Caught this guy at the jetties today, along with two sheepshead that may be the hardest earned fish I've ever caught! That wind was kickin my butt today. I thought it was a searobin at first, but I've never seen one like this. It's an ugly mug whatever it is


----------



## beeritself (Nov 25, 2010)

Looks like some sort of sea robin / lizard fish hybrid. Does it have teeth ?


----------



## keperry1182 (Oct 6, 2010)

very small teeth. and it had some wierd spikey things on it's head.


----------



## oxbeast1210 (Jun 21, 2010)

This wind needs to relax its killing my pre surgery fishing time!!

Sent from my SAMSUNG Galaxy S2 SKYROCKET using Forum Runner


----------



## terpdoc (Jan 8, 2012)

*ID for said fish*



keperry1182 said:


> very small teeth. and it had some wierd spikey things on it's head.

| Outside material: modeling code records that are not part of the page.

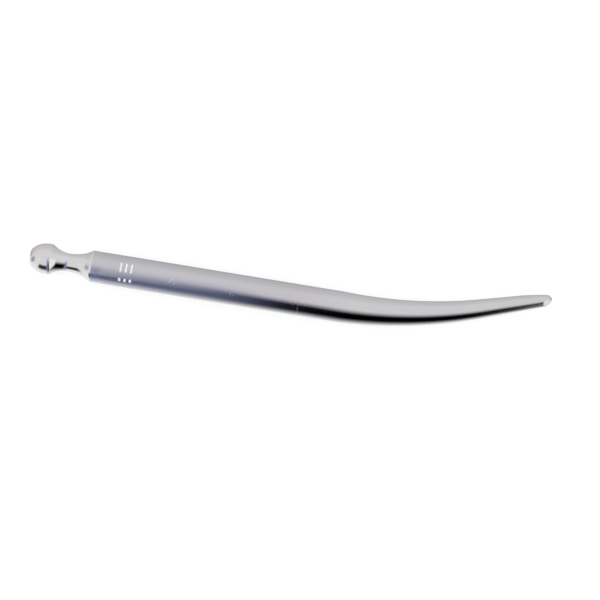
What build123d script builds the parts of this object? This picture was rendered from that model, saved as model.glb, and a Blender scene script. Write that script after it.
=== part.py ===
from build123d import *
import os
from math import asin, cos, degrees, radians, sin, sqrt, tan

# A hand instrument with a hollow handle: a turned end knob and a curved, tapered working end,
# each with a spigot brazed into a tubular sleeve. It lies at rest on the plane z = 0, on its
# handle and on the end of its tip. +X runs along the handle from the knob to the tip, the tip
# curves towards +Y, and the origin is under the middle of the whole instrument.
# Stations are distances along the instrument's axis, measured from the knob's end face.

# Driving dimensions, in millimetres and degrees.
handle_radius = 4.75
bore_radius = 3.75

knob_face_radius = 2.25
knob_radius = 4.65
knob_dome_length = 4.5
knob_rim_end = 6.35
knob_face_round = 0.4
knob_rim_round = 0.8
neck_station = 11.4
neck_radius = 2.7
flare_end = 16.75
flare_end_radius = 3.75
flare_round = 3.0
shoulder_end = 18.4
shoulder_round = 0.6

rear_joint = 18.8
front_joint = 81.0
braze_width = 0.2
knob_spigot_length = 14.0
tang_length = 22.0
spigot_chamfer = 0.6

bend_start = 94.0
bend_radius = 138.0
bend_angle = 17.4
bend_sections = 9
tip_length = 21.9
nose_length = 3.3
nose_root_radius = 2.08
nose_fullness = 0.5523
facet_length = 8.7
facet_angle = 7.2
facet_turn = 20.0

mark_station = 29.2
mark_pitch = 1.6
mark_count = 3
bar_width = 0.5
bar_reach = 2.8
bar_row_angle = 14.0
tick_width = 0.7
tick_reach = 1.5
tick_row_angle = -33.0

# The shank tapers evenly from the start of the bend to the root of the nose.
bend_length = bend_radius * radians(bend_angle)
cone_length = tip_length - nose_length
taper = (handle_radius - nose_root_radius) / (bend_length + cone_length)
tip_root_radius = handle_radius - taper * bend_length
facet_heel_radius = nose_root_radius + taper * (facet_length - nose_length)
facet_toe_radius = facet_heel_radius - facet_length * tan(radians(facet_angle))

# How far the bend and the straight tip carry the axis forward and sideways.
bend_reach = bend_radius * sin(radians(bend_angle))
bend_offset = bend_radius * (1 - cos(radians(bend_angle)))
nose_root_offset = bend_offset + cone_length * sin(radians(bend_angle))
tip_reach = bend_start + bend_reach + tip_length * cos(radians(bend_angle))
tip_offset = bend_offset + tip_length * sin(radians(bend_angle))

# At rest the bend rolls down about the handle until the root of the nose meets z = 0 as well.
rest_roll = degrees(asin((handle_radius - nose_root_radius) / nose_root_offset))

# The centre of the knob's face, seen from the origin under the middle of the plan.
plan_width = handle_radius + (tip_offset + facet_toe_radius) * cos(radians(rest_roll))
face_centre = Vector(-tip_reach / 2, handle_radius - plan_width / 2, handle_radius)
handle_axis = Axis(face_centre, (1, 0, 0))

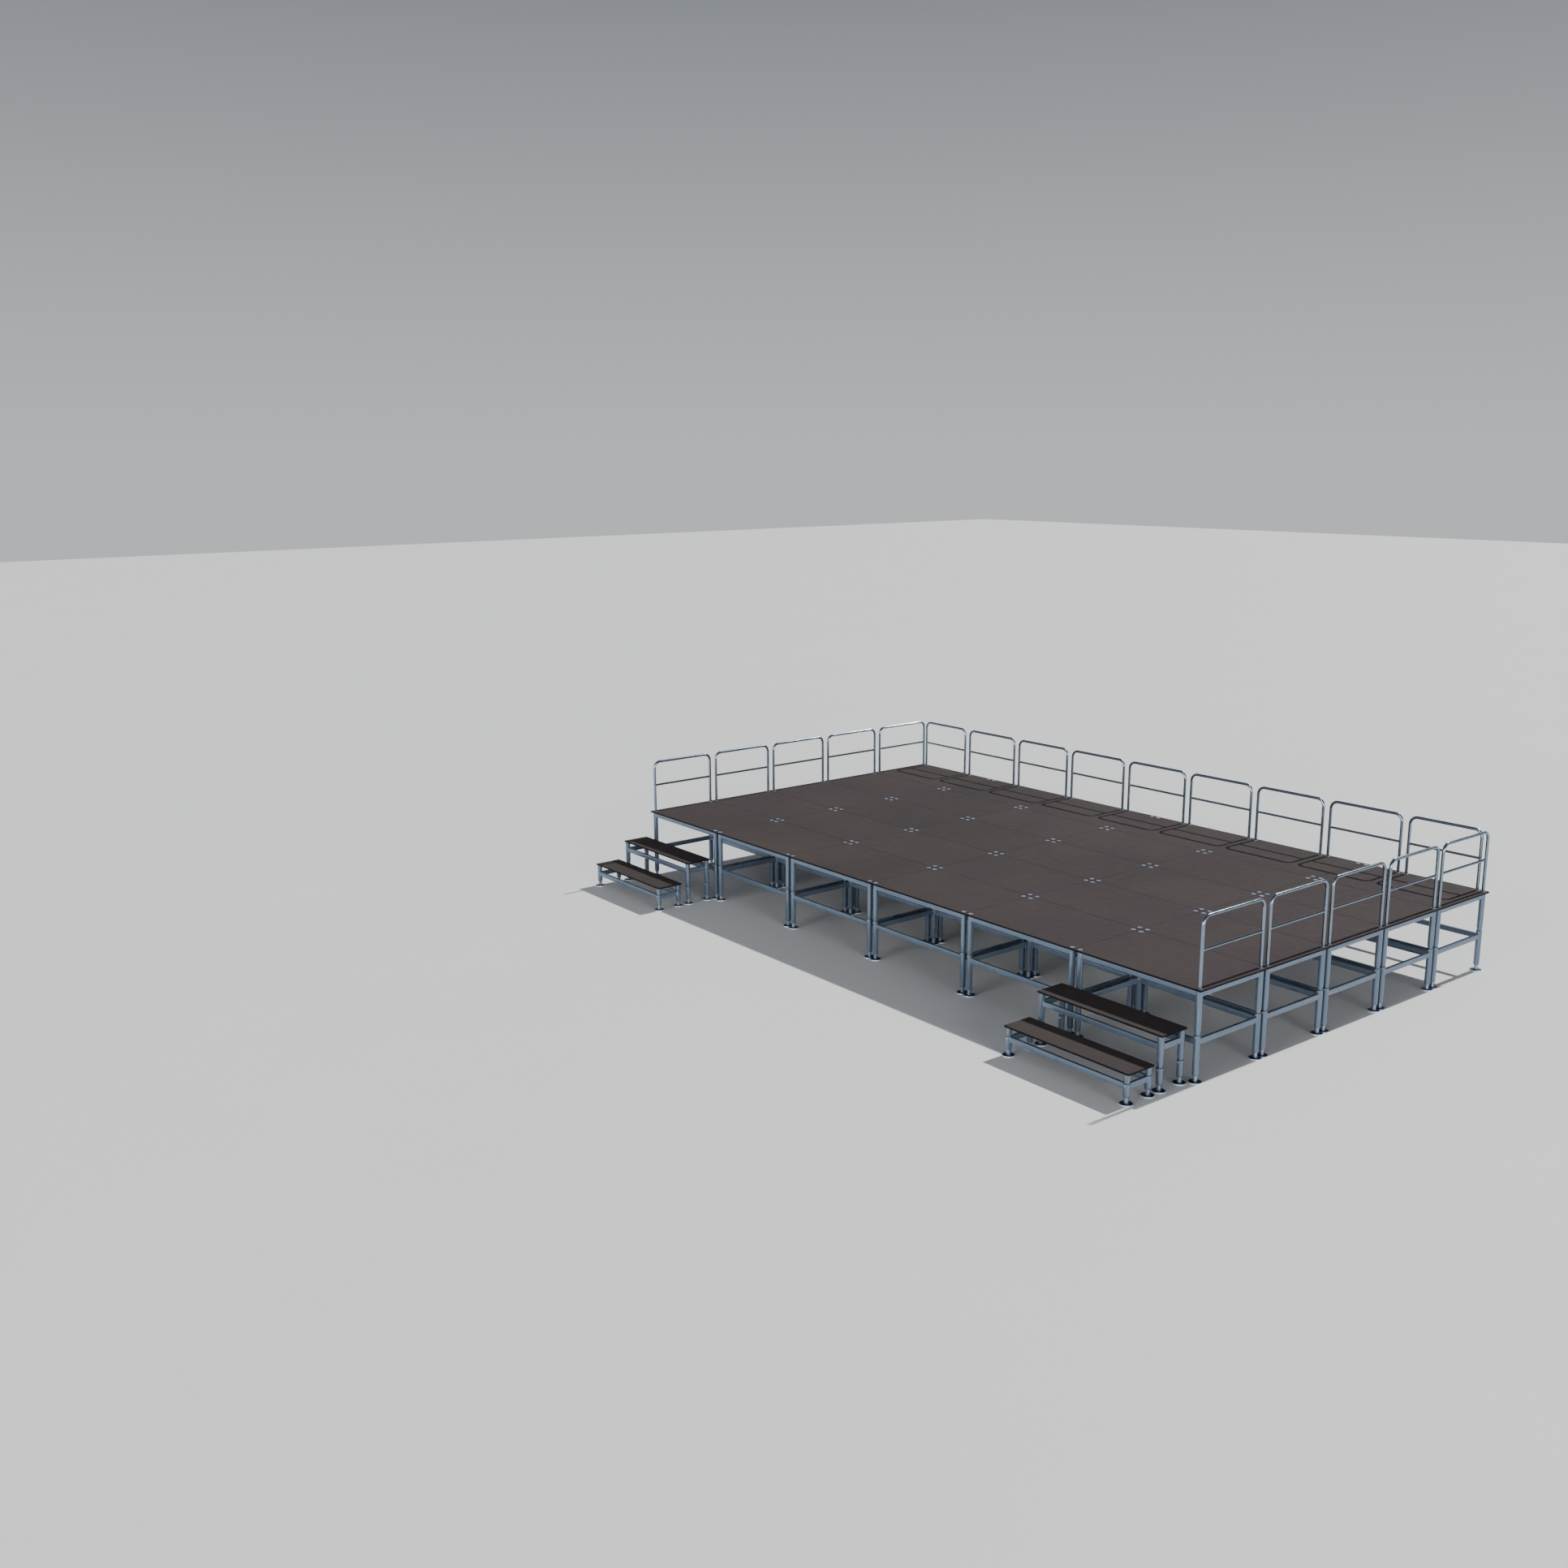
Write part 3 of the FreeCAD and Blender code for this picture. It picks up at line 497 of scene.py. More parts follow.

99.9% sure this is a toadfish. Also know as Opsanus beta, oyster dog, and mudfish.


----------



## jim t (Sep 30, 2007)

Yeah, BIG toadfish.

Jim


----------



## keperry1182 (Oct 6, 2010)

toad fish it is. It did look like a toad.


----------



## FISHBOXFULL (May 9, 2008)

wont those lock down on some fingers?


----------



## keperry1182 (Oct 6, 2010)

I don't touch saltwater fish I don't know, just in case. I'm still a Newb so all these ugly little bastards get the pliers.


----------



## marmidor (Mar 15, 2008)

FISHBOXFULL said:


> wont those lock down on some fingers?


Yes they will box!! They are somewhat aggressive on some of the wrecks we dive!!


----------



## PBTH (Oct 1, 2007)

On a side note, I'd recommend not using a snap swivel to connect your hook to line. Many fish have sharp eyesight and excess terminal tackle can be a big detriment to the number of bites you get.


----------



## keperry1182 (Oct 6, 2010)

Yeah, i dont normally. I broke off and had this one rigged with a lure, I was in a good hole so I just slapped a hook on it.


----------



## Wilbur (Jan 17, 2011)

I caught one if those there one time too. Pretty sure it was the same, anyway. I think it's the missing link


----------



## Flatspro (Oct 3, 2007)

Wirelessly posted

Toad fish for sure


----------



## 16983 (Sep 12, 2011)

Do they taste good?


----------